As in the case with translated images, there is a phase difference of \(e^{-j2\pi(\xi t_x + \eta t_y)}\).

In addition, the magnitude of \(F_2\) is rotated by \(\theta\) with respect to the magnitude of \(F_1\). If the magnitude plots are converted to polar coordinates, the plots will be related by a translation.

Using the same horse outline from earlier, we see that the magnitude plots of the second image are rotated by the same amount as the image itself (30 degrees in this case)

horse outline horse outline rotated

magnitude plot magnitude plot rotated

Similarly, if two images are related by a scaling factor:

\[ f_2(x,y) = f_1(\alpha x, \beta y) \]

then their Fourier transforms are related as:

\[ F_2(\xi, \eta) = \frac{1}{|\alpha\beta|}F_1(\frac{\xi}{\alpha}, \frac{\eta}{\beta}) \quad [5] \]

Also, if we assume there’s no skew between the images, we can set \(\alpha = \beta \). By converting the axes into the logarithmic scale, the scaling is represented as a translation:

\[ F_2(\log\xi, \log\eta) = F_1(\log\xi - \log\alpha, \log\eta - \log\alpha) \]

Since the scaling can also be represented by a translation, the phase correlation method can now be used to find the scale difference between the two images.

The horse outline below is scaled by 1.2 and rotated by 30 degrees relative to the reference image,

horse outline horse outline scaled rotated

and the following images are the log-polar transformed magnitude plots of the two images:

horse outline log-polar transform horse outline scaled rotated log-polar transform

By performing phase correlation on the above two images, we get the following, with a peak at (11, -53):

horse scaled rotated peak

The log-polar images are translated by 11 and -53 pixels in x and y respectively.
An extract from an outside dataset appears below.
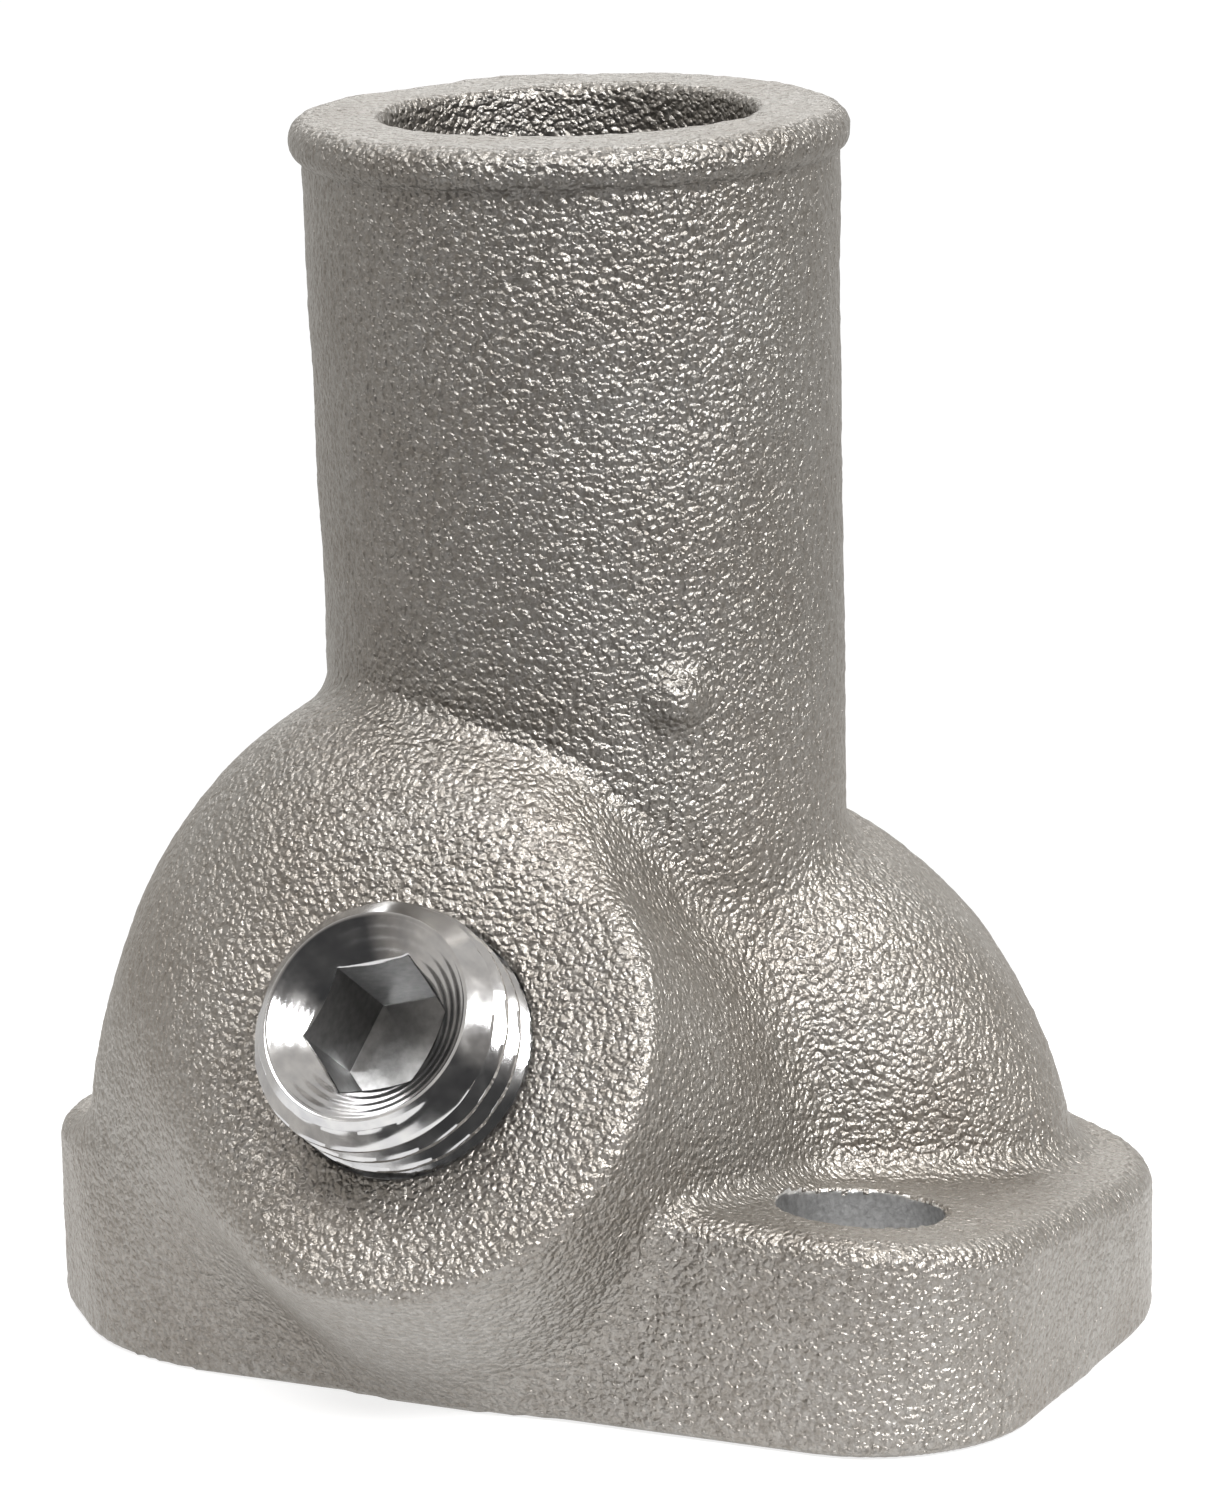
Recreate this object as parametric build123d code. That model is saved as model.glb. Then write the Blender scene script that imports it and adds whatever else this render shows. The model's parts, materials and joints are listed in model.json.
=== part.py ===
"""Stanchion base: a cast socket on a two-bolt foot, with a set screw that locks the stanchion.

Frame: millimetres, +Z up. The origin is where the axis of the socket meets the underside
of the foot. +X runs along the foot and -Y is the side of the set-screw boss. The socket
leans by less than a degree from square to the foot.
"""
import os
from math import cos, radians, sin, tan

from build123d import *

# ---- socket, mm and degrees ----
STANCHION_DIA = 22.2           # tube the socket takes
SOCKET_PLAY = 1.0              # cast clearance across that diameter
SOCKET_OUTER_DIA = 33.5        # at the rim
SOCKET_DRAFT = 0.6             # the tube is slimmer towards the foot
SOCKET_LENGTH = 77.0           # from the underside to the rim
SOCKET_LEAN_LEFT = 0.6         # the socket leans this much towards -X
SOCKET_LEAN_FRONT = 0.65       # and this much towards -Y
BEAD_HEIGHT = 2.8              # bead round the rim
BEAD_OVERHANG = 0.75
BEAD_TOP_ROUND = 1.5
BEAD_UNDER_ROUND = 0.8

# ---- foot, mm and degrees ----
FOOT_LENGTH = 70.6             # along X
FOOT_WIDTH = 50.0              # along Y
FOOT_THICKNESS = 11.1          # at the socket axis
FOOT_SLOPE = 6.2               # the top falls away from the boss
BOLT_CORNER_RADIUS = 10.5      # the two corners that carry a bolt
PLAIN_CORNER_RADIUS = 22.5     # the other two corners
FOOT_TOP_ROUND = 1.8
FOOT_UNDER_CHAMFER = 0.6
BOLT_HOLE_DIA = 10.4           # for a 3/8 in bolt
BOLT_FROM_END = 11.0           # from each end of the foot
BOLT_FROM_SIDE = 10.0          # from its long side

# ---- shoulders: centre and half axes in mm, turn about Z in degrees ----
MAIN_SHOULDER = ((-0.2, 0.6, 7.1), (30.2, 17.2, 27.7), 24.0)
SIDE_SHOULDER = ((-5.6, -5.5, 9.4), (24.3, 17.0, 33.1), 7.5)
SHOULDER_EDGE_ROUND = 9.0      # where a shoulder's flat sides turn into its rim

# ---- boss, mm and degrees ----
BOSS_TILT = 33.3               # its axis rises by this much towards the front
BOSS_AXIS_HEIGHT = 5.2         # where that axis crosses the socket axis
BOSS_REACH = 33.0              # from that crossing to the flat face
BOSS_ROOT = 10.0               # from that crossing to the buried end
BOSS_FACE_DIA = 31.4
BOSS_DRAFT = 8.0
BOSS_EDGE_ROUND = 1.0

# ---- radii where the masses of the casting blend, mm ----
SHOULDER_BLEND = 6.0
BOSS_BLEND = 3.0
FOOT_BLEND = 3.0
TUBE_BLEND = 2.5

# ---- set screw, M16 x 20 with a hexagon socket and a cup point, mm and degrees ----
SCREW_DIA = 16.0
SCREW_PITCH = 2.0
SCREW_LENGTH = 20.0
SCREW_PROUD = 6.6              # how far it stands out of the boss
THREAD_DEPTH = 1.1
THREAD_CREST = 0.3
SCREW_CLEARANCE = 0.05         # all round, in its hole
HEAD_CHAMFER = 1.7
POINT_CHAMFER = 2.3
HEX_ACROSS_FLATS = 8.0
HEX_DEPTH = 8.5
HEX_LEAD_IN = 0.6
HEX_TURN = 15.5                # about the screw's own axis
CUP_DIA = 8.0
CUP_DEPTH = 1.6

# ---- worked out from the above ----
SOCKET_BORE_RADIUS = (STANCHION_DIA + SOCKET_PLAY) / 2
BEAD_RADIUS = SOCKET_OUTER_DIA / 2 + BEAD_OVERHANG
BOLT_X = FOOT_LENGTH / 2 - BOLT_FROM_END
BOLT_Y = FOOT_WIDTH / 2 - BOLT_FROM_SIDE
BOSS_DIRECTION = (0, -cos(radians(BOSS_TILT)), sin(radians(BOSS_TILT)))
SCREW_RADIUS = SCREW_DIA / 2
SCREW_POINT_AT = BOSS_REACH + SCREW_PROUD - SCREW_LENGTH
SCREW_HOLE_FROM = SOCKET_BORE_RADIUS / 2
BURIED_IN_FOOT = FOOT_THICKNESS / 2
SOCKET_TURN = Rot(SOCKET_LEAN_FRONT, -SOCKET_LEAN_LEFT, 0)

OVERSIZE = 200.0               # for tools that reach right past the casting
TINY = 0.02                    # positions closer than this are the same
STANDING = (Align.CENTER, Align.CENTER, Align.MIN)


def sharp_corners(outline, sign):
    """The unrounded corners of the foot's outline where X times Y has this sign."""
    return [
        corner
        for corner in outline.vertices()
        if sign * corner.X * corner.Y > 0
        and abs(corner.X) > FOOT_LENGTH / 2 - TINY
        and abs(corner.Y) > FOOT_WIDTH / 2 - TINY
    ]


def foot_outline():
    """The foot seen from above: two tight corners round the bolts, two wide ones."""
    outline = Rectangle(FOOT_LENGTH, FOOT_WIDTH)
    outline = fillet(sharp_corners(outline, -1), BOLT_CORNER_RADIUS)
    return fillet(sharp_corners(outline, +1), PLAIN_CORNER_RADIUS)


def foot():
    """The wedge-shaped foot with its top edge rounded and its under edge broken."""
    slab = extrude(foot_outline(), FOOT_THICKNESS * 2)
    above = Box(OVERSIZE, OVERSIZE, OVERSIZE, align=STANDING)
    slab -= Pos(0, 0, FOOT_THICKNESS) * Rot(-FOOT_SLOPE, 0, 0) * above
    under_face = slab.faces().sort_by(Axis.Z)[0]
    slab = chamfer(under_face.edges(), FOOT_UNDER_CHAMFER)
    top_face = slab.faces().sort_by(Axis.Z)[-1]
    return fillet(top_face.edges(), FOOT_TOP_ROUND)


def shoulder(centre, half_axes, turn):
    """One shoulder of the casting: an upright oval slab with well rounded edges."""
    along, across, up = half_axes
    slab = extrude(Plane.XZ * Ellipse(along, up), across, both=True)
    slab = fillet(slab.edges().filter_by(GeomType.ELLIPSE), SHOULDER_EDGE_ROUND)
    return Pos(*centre) * Rot(0, 0, turn) * slab


def socket_tube():
    """The upright tube with its slight draft and the bead round its rim."""
    foot_radius = SOCKET_OUTER_DIA / 2 - SOCKET_LENGTH * tan(radians(SOCKET_DRAFT))
    tube_height = SOCKET_LENGTH - BEAD_HEIGHT / 2
    tube = Cone(foot_radius, SOCKET_OUTER_DIA / 2, tube_height, align=STANDING)
    bead = Cylinder(BEAD_RADIUS, BEAD_HEIGHT, align=STANDING)
    bead = fillet(bead.edges().sort_by(Axis.Z)[-1], BEAD_TOP_ROUND)
    bead = fillet(bead.edges().sort_by(Axis.Z)[0], BEAD_UNDER_ROUND)
    return SOCKET_TURN * (tube + Pos(0, 0, SOCKET_LENGTH - BEAD_HEIGHT) * bead)


def boss_plane(distance):
    """A plane square to the boss axis, this far out from the socket axis."""
    centre = Vector(0, 0, BOSS_AXIS_HEIGHT) + Vector(*BOSS_DIRECTION) * distance
    return Plane(origin=centre, x_dir=(1, 0, 0), z_dir=BOSS_DIRECTION)


def boss():
    """The conical boss that carries the set screw, ending in a flat face."""
    length = BOSS_REACH - BOSS_ROOT
    root_radius = BOSS_FACE_DIA / 2 + length * tan(radians(BOSS_DRAFT))
    cone = Cone(root_radius, BOSS_FACE_DIA / 2, length, align=STANDING)
    cone = fillet(cone.edges().sort_by(Axis.Z)[-1], BOSS_EDGE_ROUND)
    return boss_plane(BOSS_ROOT) * cone


def lies_on(point, shape):
    """Whether a point is on the skin of a shape."""
    return any(face.distance_to(point) < TINY for face in shape.faces())


def joined(body, addition, blend, from_height=FOOT_UNDER_CHAMFER):
    """Two masses of the casting as one, with the corner where they meet filled in."""
    whole = (body + addition) & Box(OVERSIZE, OVERSIZE, OVERSIZE, align=STANDING)
    meeting = [
        edge
        for edge in whole.edges()
        if (edge @ 0.5).Z > from_height + TINY
        and lies_on(edge @ 0.5, body)
        and lies_on(edge @ 0.5, addition)
    ]
    return fillet(meeting, blend)


def base_casting():
    """The whole casting: shoulders, boss, foot and tube, then everything drilled in it."""
    body = joined(shoulder(*MAIN_SHOULDER), shoulder(*SIDE_SHOULDER), SHOULDER_BLEND)
    body = joined(body, boss(), BOSS_BLEND, from_height=BURIED_IN_FOOT)
    body = joined(body, foot(), FOOT_BLEND)
    body = joined(body, socket_tube(), TUBE_BLEND)
    body -= SOCKET_TURN * Cylinder(SOCKET_BORE_RADIUS, OVERSIZE)
    body -= boss_plane(SCREW_HOLE_FROM) * Cylinder(
        SCREW_RADIUS + SCREW_CLEARANCE, OVERSIZE, align=STANDING
    )
    for side in (+1, -1):
        body -= Pos(side * BOLT_X, -side * BOLT_Y, 0) * Cylinder(BOLT_HOLE_DIA / 2, OVERSIZE)
    return body


def thread_profile():
    """Half the screw's outline, as (radius, height) pairs from its point to its head."""
    outline = [(0, 0), (SCREW_RADIUS - POINT_CHAMFER, 0), (SCREW_RADIUS, POINT_CHAMFER)]
    turns = int((SCREW_LENGTH - POINT_CHAMFER - HEAD_CHAMFER) / SCREW_PITCH)
    for turn in range(turns):
        start = POINT_CHAMFER + turn * SCREW_PITCH
        outline += [
            (SCREW_RADIUS, start + THREAD_CREST / 2),
            (SCREW_RADIUS - THREAD_DEPTH, start + SCREW_PITCH / 2),
            (SCREW_RADIUS, start + SCREW_PITCH - THREAD_CREST / 2),
        ]
    outline += [
        (SCREW_RADIUS, SCREW_LENGTH - HEAD_CHAMFER),
        (SCREW_RADIUS - HEAD_CHAMFER, SCREW_LENGTH),
        (0, SCREW_LENGTH),
    ]
    return outline


def set_screw():
    """The set screw, its thread shown as a row of rings."""
    face = make_face(Plane.XZ * Polyline(*thread_profile(), close=True))
    screw = revolve(face, Axis.Z)
    hexagon = Rot(0, 0, HEX_TURN) * RegularPolygon(HEX_ACROSS_FLATS / 2, 6, major_radius=False)
    screw -= Pos(0, 0, SCREW_LENGTH - HEX_DEPTH) * extrude(hexagon, HEX_DEPTH)
    across_corners = HEX_ACROSS_FLATS / cos(radians(30))
    screw -= Pos(0, 0, SCREW_LENGTH - HEX_LEAD_IN) * Cone(
        across_corners / 2 - HEX_LEAD_IN, across_corners / 2, HEX_LEAD_IN, align=STANDING
    )
    screw -= Cone(CUP_DIA / 2, 0, CUP_DEPTH, align=STANDING)
    return boss_plane(SCREW_POINT_AT) * screw


os.makedirs("parts", exist_ok=True)
export_step(base_casting(), "parts/base_casting.step")
export_step(set_screw(), "parts/set_screw.step")
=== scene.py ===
"""Looks of the cast stanchion base and its set screw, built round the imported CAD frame.

Lengths are in millimetres until a mesh is written, when MM turns them into metres.
The origin is where the socket's axis meets the underside, +Z is up and -Y is the boss side.
"""

import json
from math import cos, pi, radians, sin, sqrt, tan

import bpy
import numpy as np
from mathutils import Matrix, Vector


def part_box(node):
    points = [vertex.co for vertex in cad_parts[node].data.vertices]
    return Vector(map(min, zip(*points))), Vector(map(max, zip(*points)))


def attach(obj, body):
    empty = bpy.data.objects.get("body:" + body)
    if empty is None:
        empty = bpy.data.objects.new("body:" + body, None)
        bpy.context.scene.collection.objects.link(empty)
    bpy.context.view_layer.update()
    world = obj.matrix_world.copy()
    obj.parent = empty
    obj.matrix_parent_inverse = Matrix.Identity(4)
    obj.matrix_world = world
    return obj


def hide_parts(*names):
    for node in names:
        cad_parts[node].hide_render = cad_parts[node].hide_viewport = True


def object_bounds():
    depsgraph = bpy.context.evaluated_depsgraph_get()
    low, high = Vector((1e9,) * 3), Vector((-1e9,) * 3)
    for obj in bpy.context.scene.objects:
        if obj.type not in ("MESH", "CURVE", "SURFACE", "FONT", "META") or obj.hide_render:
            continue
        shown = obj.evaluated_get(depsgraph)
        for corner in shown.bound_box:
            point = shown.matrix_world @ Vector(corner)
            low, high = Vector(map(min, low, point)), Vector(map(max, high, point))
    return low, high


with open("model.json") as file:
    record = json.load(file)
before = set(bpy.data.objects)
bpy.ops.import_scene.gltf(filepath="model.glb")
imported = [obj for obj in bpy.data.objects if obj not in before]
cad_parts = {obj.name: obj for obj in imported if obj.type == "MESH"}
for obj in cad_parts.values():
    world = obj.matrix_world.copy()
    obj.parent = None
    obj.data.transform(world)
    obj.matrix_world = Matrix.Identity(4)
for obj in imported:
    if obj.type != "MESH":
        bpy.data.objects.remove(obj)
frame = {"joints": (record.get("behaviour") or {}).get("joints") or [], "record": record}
CAD_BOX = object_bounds()
MM = 0.001

# ---------------------------------------------------------------- sizes from the frame
MOUNTS = {mount["name"]: mount for mount in frame["record"]["mounts"]}
TRAVEL = frame["joints"][0]
CASTING_LOW, CASTING_HIGH = (np.array(corner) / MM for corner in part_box("base_casting"))
SOCKET_AXIS = np.array(MOUNTS["stanchion_socket"]["axis"])
SOCKET_LENGTH = MOUNTS["stanchion_socket"]["dims"]["length_mm"]
FOOT_LENGTH = CASTING_HIGH[0] - CASTING_LOW[0]
BORE_RADIUS = MOUNTS["stanchion_socket"]["dims"]["r_mm"]
BOLT_HOLE_RADIUS = MOUNTS["deck_bolts"]["dims"]["hole_r_mm"]
BOLT_CIRCLE_RADIUS = MOUNTS["deck_bolts"]["dims"]["pcd_mm"] / 2
BOSS_DIRECTION = -np.array(TRAVEL["axis"])
BOSS_ACROSS = np.array([1.0, 0.0, 0.0])
BOSS_UP = np.cross(BOSS_DIRECTION, BOSS_ACROSS)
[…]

In order to calculate the rotation and scaling we use the following formulae:

\[ size = max(rows, cols) = max(286, 320) \] \[ \log_{base} \frac{rows}{2} = size \] \[ base = \exp^{\frac{\log \frac{rows}{2}}{size}} = \exp^{\frac{\log \frac{286}{2}}{320}} = 1.015 \] \[ \theta = \frac{-180 * row}{size} = \frac{-180 * -53}{320} = 29.81 \] \[ s = base^{col} = 1.015^{11} = 1.18 \]

We choose the log-polar image to be square with the size equal to the maximum dimension of the input images.

Once the second image has been derotated and scaled, any remaining translation between the two images can be estimated using the phase correlation method again.

[3] T. Kazik and A. H. Göktoğan, “Visual Odometry Based on the Fourier-Mellin Transform for a Rover Using a Monocular Ground-Facing Camera,” in Mechatronics (ICM), 2011 IEEE International Conference on, pp. 469–474, IEEE, 2011

[4] H. T. Ho and R. Goecke, “Optical Flow Estimation using Fourier Mellin Transform,” in Computer Vision and Pattern Recognition, 2008. CVPR 2008. IEEE Conference on, pp. 1–8, IEEE, 2008

[5] J. W. Goodman and S. C. Gustafson, Reviewer, “Introduction to Fourier Optics, Second Edition,” Optical Engineering, vol. 35, no. 5, pp. 1513–1513, 1996.